- _The input_
----------

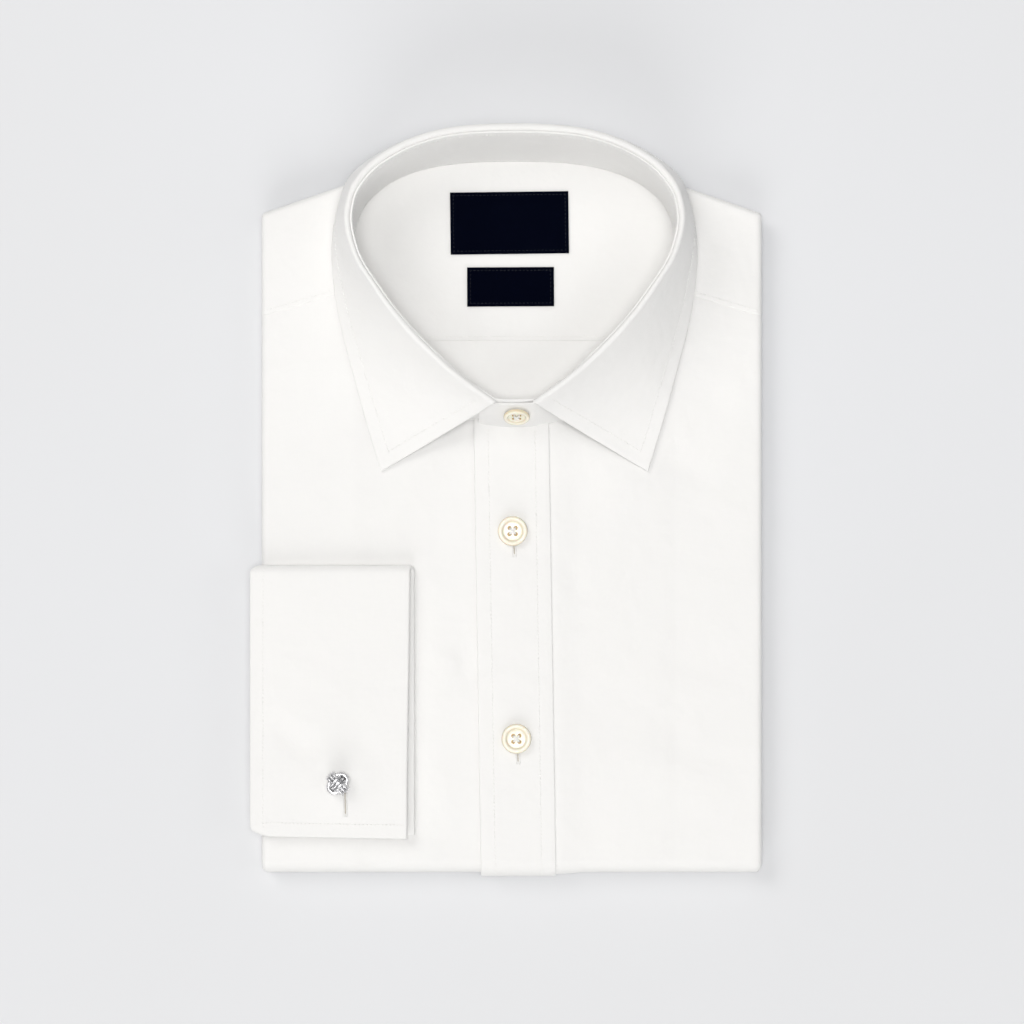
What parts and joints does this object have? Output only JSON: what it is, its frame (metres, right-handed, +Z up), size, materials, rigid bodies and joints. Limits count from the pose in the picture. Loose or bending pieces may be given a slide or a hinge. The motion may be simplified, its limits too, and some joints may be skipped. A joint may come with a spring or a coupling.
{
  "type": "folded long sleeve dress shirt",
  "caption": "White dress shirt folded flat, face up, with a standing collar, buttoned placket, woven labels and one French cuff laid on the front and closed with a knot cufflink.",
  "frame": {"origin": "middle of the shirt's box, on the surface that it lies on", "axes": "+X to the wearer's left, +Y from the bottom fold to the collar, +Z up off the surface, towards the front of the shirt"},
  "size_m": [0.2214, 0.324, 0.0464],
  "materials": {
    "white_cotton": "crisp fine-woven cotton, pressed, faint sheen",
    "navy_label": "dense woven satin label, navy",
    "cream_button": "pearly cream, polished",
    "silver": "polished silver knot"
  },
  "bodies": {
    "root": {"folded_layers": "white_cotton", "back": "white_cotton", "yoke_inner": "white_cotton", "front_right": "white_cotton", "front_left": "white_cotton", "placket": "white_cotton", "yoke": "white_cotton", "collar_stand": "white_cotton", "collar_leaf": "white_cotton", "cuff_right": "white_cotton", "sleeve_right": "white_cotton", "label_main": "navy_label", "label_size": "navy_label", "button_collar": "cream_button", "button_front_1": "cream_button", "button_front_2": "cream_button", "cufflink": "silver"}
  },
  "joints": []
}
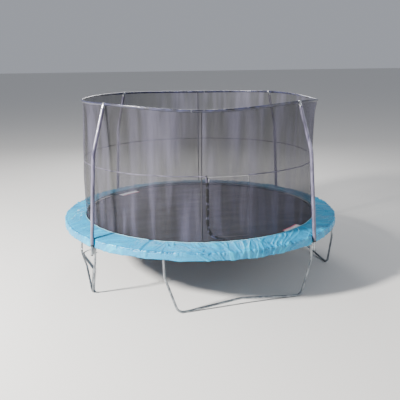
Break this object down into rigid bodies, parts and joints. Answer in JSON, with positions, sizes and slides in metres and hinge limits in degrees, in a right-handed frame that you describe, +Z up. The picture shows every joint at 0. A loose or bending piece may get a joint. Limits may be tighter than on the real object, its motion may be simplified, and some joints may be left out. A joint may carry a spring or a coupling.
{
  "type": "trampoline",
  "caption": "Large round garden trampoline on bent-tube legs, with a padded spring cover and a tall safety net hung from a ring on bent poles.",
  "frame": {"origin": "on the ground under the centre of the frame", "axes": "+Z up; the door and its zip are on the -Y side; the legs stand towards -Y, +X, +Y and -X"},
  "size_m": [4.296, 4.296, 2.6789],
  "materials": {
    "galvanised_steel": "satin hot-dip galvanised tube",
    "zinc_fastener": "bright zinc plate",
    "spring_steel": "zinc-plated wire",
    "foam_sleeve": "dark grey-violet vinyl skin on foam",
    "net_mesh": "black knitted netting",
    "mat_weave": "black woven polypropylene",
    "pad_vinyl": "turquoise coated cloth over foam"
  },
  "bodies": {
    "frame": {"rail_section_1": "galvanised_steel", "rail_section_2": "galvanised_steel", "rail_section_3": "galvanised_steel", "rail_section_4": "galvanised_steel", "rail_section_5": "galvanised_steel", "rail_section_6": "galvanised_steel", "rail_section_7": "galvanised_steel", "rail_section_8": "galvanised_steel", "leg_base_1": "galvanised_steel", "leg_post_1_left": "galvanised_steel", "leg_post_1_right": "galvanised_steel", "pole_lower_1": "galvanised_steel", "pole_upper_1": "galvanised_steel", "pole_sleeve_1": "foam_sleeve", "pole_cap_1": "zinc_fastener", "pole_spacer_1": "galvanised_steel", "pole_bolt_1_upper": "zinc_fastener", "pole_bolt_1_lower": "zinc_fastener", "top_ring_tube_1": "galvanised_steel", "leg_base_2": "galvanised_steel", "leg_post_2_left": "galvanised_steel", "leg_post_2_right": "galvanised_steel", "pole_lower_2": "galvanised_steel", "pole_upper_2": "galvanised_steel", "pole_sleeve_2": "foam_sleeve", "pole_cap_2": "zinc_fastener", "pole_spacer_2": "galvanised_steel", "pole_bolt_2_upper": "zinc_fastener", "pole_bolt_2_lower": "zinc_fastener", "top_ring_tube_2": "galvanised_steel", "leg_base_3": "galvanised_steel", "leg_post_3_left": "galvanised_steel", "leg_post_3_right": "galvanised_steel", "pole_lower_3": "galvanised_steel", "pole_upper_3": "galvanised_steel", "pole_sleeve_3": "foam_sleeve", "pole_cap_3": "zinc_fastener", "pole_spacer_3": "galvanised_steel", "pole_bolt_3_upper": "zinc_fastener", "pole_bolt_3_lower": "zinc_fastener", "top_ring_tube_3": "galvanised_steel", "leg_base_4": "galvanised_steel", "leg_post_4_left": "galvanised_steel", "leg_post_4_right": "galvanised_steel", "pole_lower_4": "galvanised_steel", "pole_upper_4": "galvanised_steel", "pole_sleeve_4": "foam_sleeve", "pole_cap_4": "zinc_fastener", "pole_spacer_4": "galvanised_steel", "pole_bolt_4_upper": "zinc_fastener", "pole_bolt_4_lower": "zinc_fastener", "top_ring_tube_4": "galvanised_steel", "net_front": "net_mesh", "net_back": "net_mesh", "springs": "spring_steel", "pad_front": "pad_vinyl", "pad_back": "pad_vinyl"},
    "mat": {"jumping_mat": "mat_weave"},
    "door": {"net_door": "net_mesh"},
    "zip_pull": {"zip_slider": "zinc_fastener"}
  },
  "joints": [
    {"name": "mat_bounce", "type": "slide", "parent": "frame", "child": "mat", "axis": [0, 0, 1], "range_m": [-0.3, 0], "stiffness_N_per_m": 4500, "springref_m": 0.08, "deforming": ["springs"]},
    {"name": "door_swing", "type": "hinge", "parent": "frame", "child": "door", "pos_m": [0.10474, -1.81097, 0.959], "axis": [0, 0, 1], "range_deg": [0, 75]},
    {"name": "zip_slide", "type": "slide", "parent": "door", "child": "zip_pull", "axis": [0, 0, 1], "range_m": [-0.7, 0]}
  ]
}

----------

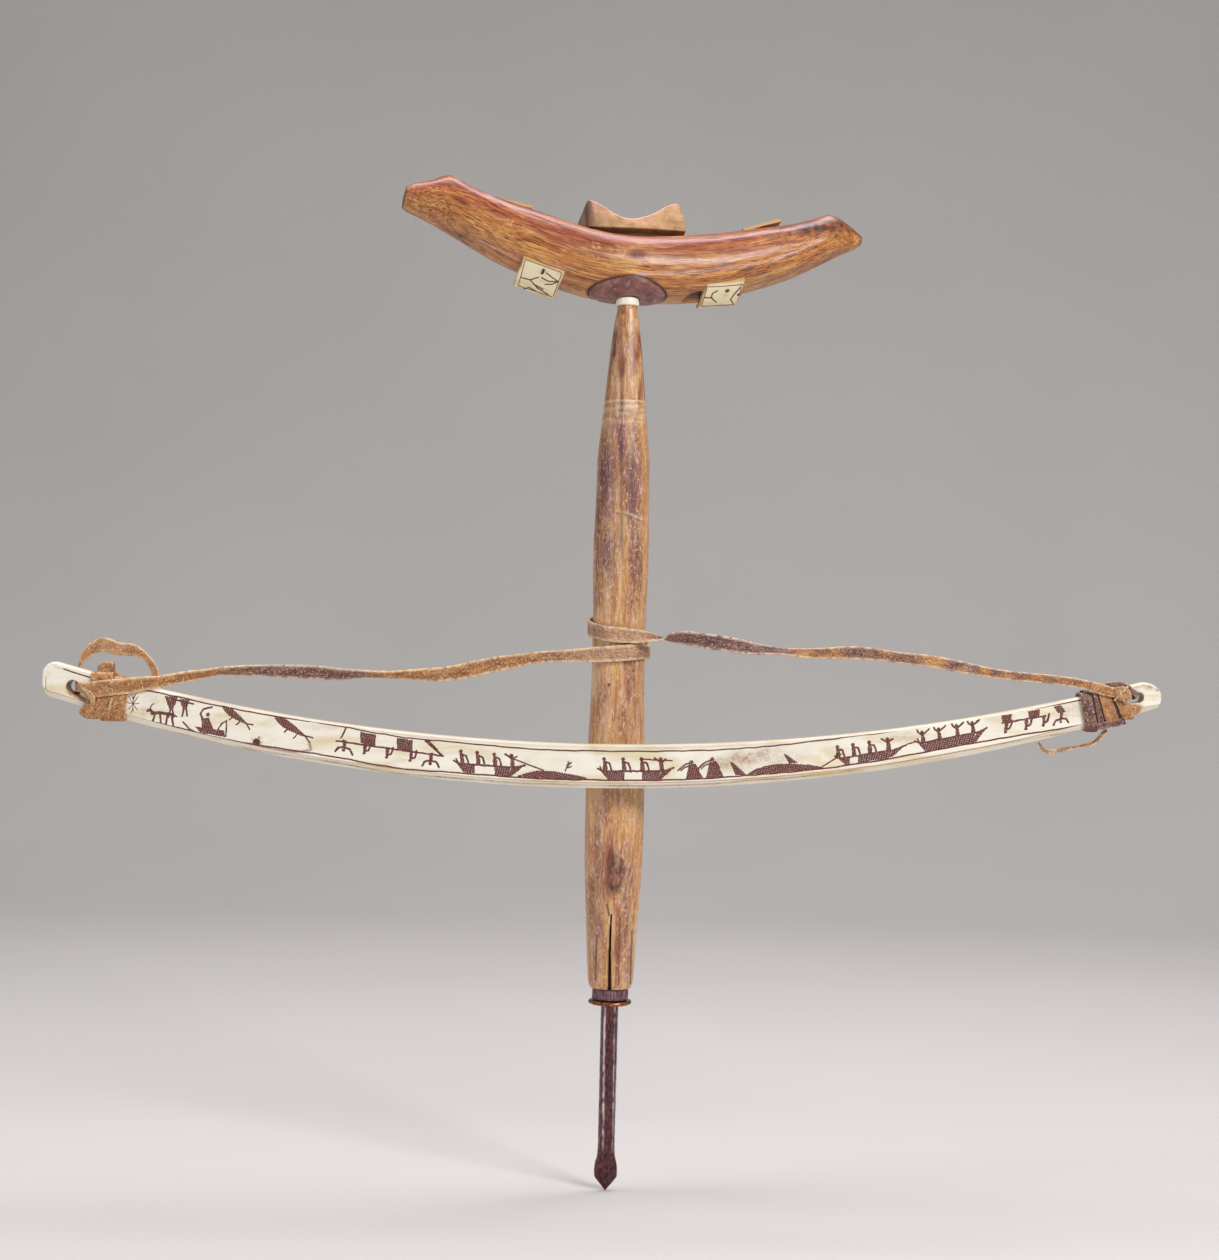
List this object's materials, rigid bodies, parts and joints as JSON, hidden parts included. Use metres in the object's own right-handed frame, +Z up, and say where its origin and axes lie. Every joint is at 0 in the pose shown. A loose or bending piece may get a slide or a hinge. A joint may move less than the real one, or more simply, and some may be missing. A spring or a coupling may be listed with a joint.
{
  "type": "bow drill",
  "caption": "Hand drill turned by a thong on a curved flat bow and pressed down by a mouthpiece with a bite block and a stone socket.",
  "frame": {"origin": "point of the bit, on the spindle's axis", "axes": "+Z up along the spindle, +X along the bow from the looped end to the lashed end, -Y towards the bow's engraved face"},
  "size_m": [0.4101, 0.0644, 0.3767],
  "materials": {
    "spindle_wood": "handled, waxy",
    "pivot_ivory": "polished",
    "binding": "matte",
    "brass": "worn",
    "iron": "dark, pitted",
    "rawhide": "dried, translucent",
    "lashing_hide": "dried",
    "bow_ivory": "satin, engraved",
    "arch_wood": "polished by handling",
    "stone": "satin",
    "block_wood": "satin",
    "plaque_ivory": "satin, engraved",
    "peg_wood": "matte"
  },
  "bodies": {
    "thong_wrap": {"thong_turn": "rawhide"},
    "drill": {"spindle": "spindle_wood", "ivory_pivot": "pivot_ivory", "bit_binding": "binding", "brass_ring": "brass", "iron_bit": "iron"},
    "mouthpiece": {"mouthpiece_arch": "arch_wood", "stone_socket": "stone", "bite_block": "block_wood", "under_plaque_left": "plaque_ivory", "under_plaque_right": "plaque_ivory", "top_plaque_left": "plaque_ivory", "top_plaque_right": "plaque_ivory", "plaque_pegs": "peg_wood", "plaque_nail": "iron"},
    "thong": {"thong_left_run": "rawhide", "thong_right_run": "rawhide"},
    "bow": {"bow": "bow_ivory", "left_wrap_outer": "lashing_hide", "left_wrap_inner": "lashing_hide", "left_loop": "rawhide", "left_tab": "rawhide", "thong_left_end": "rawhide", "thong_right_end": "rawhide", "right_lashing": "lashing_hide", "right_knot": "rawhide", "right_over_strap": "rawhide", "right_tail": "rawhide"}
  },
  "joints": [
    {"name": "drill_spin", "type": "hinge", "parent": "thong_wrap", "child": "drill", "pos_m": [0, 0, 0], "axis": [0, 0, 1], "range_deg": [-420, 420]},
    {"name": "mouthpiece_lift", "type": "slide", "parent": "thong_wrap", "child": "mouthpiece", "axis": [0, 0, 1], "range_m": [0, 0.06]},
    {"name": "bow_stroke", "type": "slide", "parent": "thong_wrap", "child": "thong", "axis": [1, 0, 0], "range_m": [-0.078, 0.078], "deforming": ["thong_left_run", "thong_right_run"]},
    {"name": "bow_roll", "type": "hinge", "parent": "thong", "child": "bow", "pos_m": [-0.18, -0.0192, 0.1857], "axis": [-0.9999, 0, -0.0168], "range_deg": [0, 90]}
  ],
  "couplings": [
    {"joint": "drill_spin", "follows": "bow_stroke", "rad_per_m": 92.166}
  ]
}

----------

- _Aim_
Check each line of the data above for the word "pose", then state how many lines have it. Give the number alone.

- _Response to the exercise_
2